RECORDS FOR THIS TASK:
--------

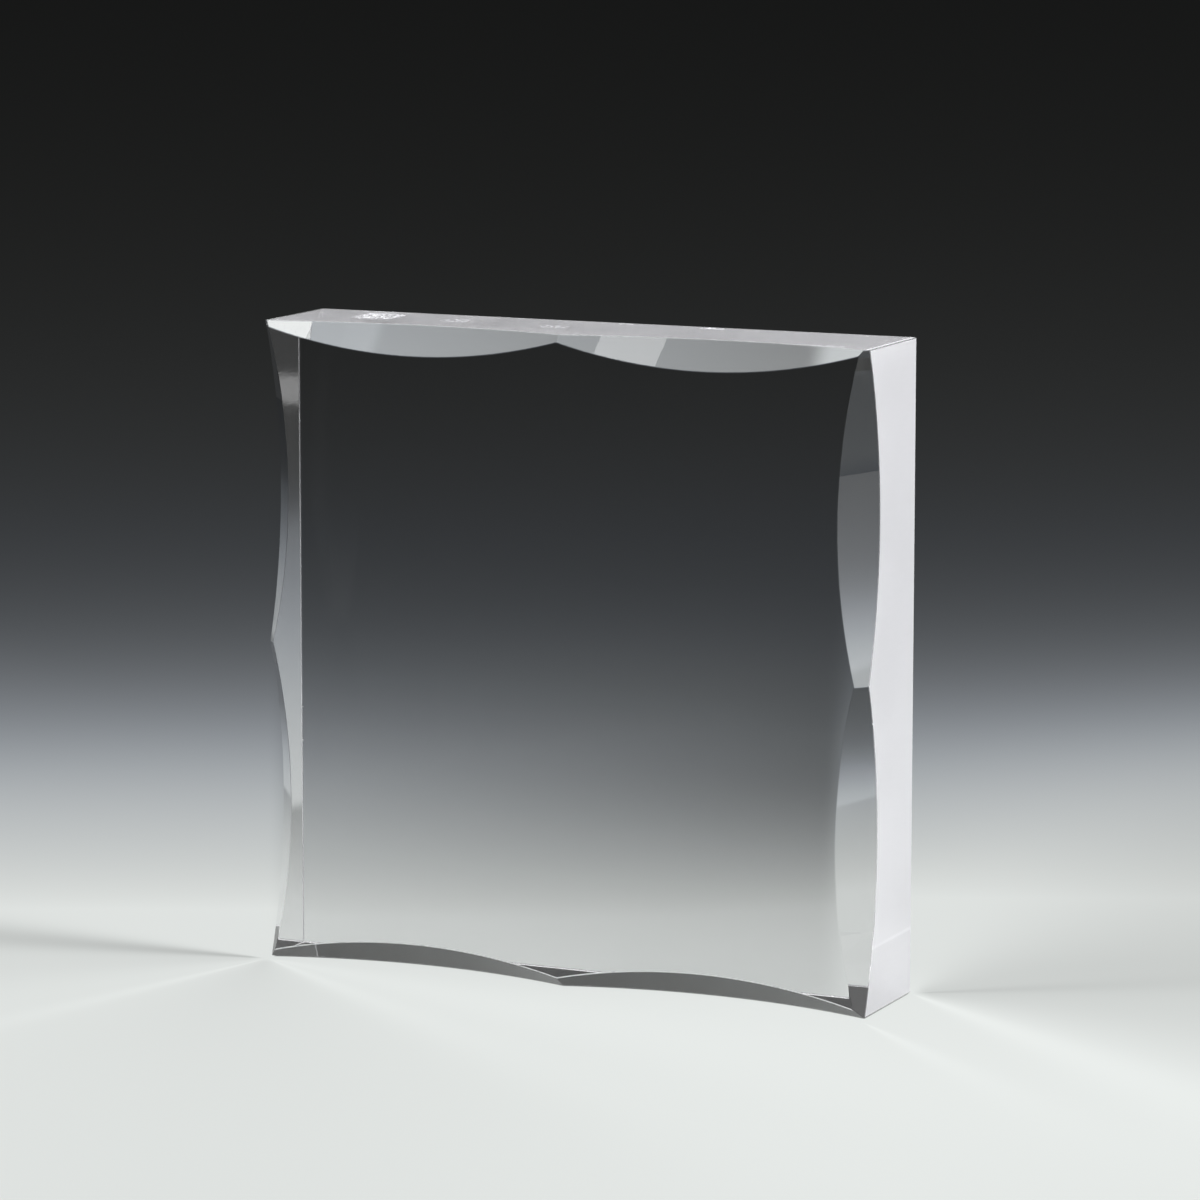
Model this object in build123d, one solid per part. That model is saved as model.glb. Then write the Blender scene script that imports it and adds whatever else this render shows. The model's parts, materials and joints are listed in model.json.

--------

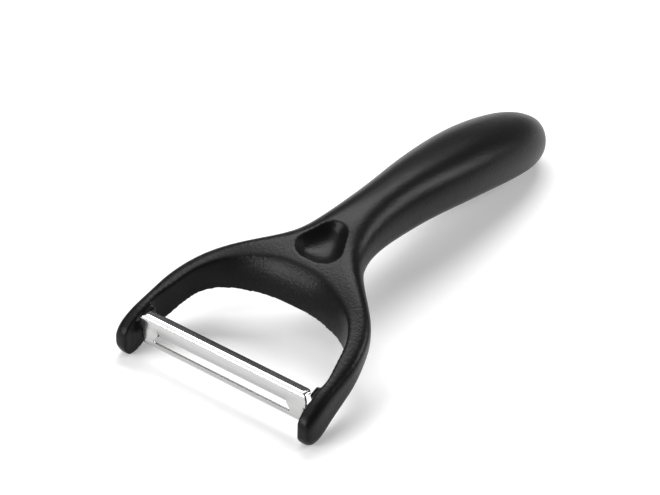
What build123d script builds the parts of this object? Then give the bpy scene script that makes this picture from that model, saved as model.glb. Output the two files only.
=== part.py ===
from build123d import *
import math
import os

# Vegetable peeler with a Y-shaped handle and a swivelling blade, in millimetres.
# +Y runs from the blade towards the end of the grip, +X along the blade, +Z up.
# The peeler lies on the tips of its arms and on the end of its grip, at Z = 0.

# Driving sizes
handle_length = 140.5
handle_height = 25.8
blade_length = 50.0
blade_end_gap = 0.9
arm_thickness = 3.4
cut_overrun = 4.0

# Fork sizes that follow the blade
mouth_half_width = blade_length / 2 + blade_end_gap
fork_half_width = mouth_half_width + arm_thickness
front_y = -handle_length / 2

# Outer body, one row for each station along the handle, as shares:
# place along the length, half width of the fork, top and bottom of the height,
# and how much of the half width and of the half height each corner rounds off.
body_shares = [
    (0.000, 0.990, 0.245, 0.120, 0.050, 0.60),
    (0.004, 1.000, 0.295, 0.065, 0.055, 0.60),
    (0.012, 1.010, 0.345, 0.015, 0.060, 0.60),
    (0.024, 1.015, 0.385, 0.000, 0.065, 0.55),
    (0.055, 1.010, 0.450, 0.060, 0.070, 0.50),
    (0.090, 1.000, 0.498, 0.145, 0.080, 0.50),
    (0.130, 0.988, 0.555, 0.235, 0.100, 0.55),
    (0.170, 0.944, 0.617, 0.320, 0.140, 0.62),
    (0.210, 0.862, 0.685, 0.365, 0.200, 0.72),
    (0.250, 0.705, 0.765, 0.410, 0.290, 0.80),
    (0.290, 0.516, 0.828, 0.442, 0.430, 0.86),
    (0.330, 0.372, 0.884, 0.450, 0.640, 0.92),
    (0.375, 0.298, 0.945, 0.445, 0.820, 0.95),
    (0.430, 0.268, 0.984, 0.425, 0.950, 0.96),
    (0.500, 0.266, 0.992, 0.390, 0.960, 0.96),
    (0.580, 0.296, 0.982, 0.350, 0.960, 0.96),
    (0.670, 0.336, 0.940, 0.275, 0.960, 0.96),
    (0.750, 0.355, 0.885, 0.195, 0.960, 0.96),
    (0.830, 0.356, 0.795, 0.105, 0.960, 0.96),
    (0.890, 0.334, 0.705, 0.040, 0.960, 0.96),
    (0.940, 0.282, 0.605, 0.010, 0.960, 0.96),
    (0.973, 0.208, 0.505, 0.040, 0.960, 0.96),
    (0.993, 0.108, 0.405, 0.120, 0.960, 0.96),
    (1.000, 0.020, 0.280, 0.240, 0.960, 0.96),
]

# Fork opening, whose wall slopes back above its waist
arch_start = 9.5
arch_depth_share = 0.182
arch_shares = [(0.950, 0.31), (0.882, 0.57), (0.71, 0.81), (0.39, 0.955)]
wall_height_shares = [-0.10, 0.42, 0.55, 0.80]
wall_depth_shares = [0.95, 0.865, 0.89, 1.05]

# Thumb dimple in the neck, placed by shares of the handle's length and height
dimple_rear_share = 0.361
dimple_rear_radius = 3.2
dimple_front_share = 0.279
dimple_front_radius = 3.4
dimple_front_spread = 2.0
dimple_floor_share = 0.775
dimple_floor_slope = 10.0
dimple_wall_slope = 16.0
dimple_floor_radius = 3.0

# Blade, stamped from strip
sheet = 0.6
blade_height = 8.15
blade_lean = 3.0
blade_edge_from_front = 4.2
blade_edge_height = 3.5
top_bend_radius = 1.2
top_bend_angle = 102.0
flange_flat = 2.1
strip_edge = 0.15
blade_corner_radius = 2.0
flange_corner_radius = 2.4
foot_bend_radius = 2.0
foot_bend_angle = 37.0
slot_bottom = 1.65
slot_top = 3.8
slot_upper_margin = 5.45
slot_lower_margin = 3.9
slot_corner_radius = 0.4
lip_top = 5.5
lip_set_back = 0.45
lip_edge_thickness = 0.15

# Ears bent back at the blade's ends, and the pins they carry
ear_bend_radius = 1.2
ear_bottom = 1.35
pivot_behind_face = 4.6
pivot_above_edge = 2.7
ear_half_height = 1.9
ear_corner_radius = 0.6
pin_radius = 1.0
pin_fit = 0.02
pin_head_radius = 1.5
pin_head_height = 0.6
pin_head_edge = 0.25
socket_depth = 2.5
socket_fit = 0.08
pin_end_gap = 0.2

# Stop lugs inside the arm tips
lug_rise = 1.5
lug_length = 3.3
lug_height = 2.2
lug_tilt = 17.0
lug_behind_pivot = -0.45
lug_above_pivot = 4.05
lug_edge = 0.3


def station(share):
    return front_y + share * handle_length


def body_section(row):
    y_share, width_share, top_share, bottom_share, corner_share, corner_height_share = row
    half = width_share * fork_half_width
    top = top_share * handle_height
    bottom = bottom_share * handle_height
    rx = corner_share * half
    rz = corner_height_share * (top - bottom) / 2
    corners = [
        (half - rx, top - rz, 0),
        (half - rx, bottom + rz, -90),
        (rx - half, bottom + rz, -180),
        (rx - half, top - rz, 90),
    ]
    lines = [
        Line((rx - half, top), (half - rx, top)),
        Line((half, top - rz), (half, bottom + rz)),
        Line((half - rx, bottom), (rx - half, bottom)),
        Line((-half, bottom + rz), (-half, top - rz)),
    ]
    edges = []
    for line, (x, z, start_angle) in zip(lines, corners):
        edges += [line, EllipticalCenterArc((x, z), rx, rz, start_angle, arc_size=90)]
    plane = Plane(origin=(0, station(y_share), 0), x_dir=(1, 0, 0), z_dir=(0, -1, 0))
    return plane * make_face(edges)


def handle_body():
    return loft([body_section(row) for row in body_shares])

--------

WHAT TO WORK ON: Extract and reproduce exactly the lines opening with the line containing "What build123d script" and closing with the line containing "front_y = -handle_length / 2", inclusive.

TASK ANSWER:
What build123d script builds the parts of this object? Then give the bpy scene script that makes this picture from that model, saved as model.glb. Output the two files only.
=== part.py ===
from build123d import *
import math
import os

# Vegetable peeler with a Y-shaped handle and a swivelling blade, in millimetres.
# +Y runs from the blade towards the end of the grip, +X along the blade, +Z up.
# The peeler lies on the tips of its arms and on the end of its grip, at Z = 0.

# Driving sizes
handle_length = 140.5
handle_height = 25.8
blade_length = 50.0
blade_end_gap = 0.9
arm_thickness = 3.4
cut_overrun = 4.0

# Fork sizes that follow the blade
mouth_half_width = blade_length / 2 + blade_end_gap
fork_half_width = mouth_half_width + arm_thickness
front_y = -handle_length / 2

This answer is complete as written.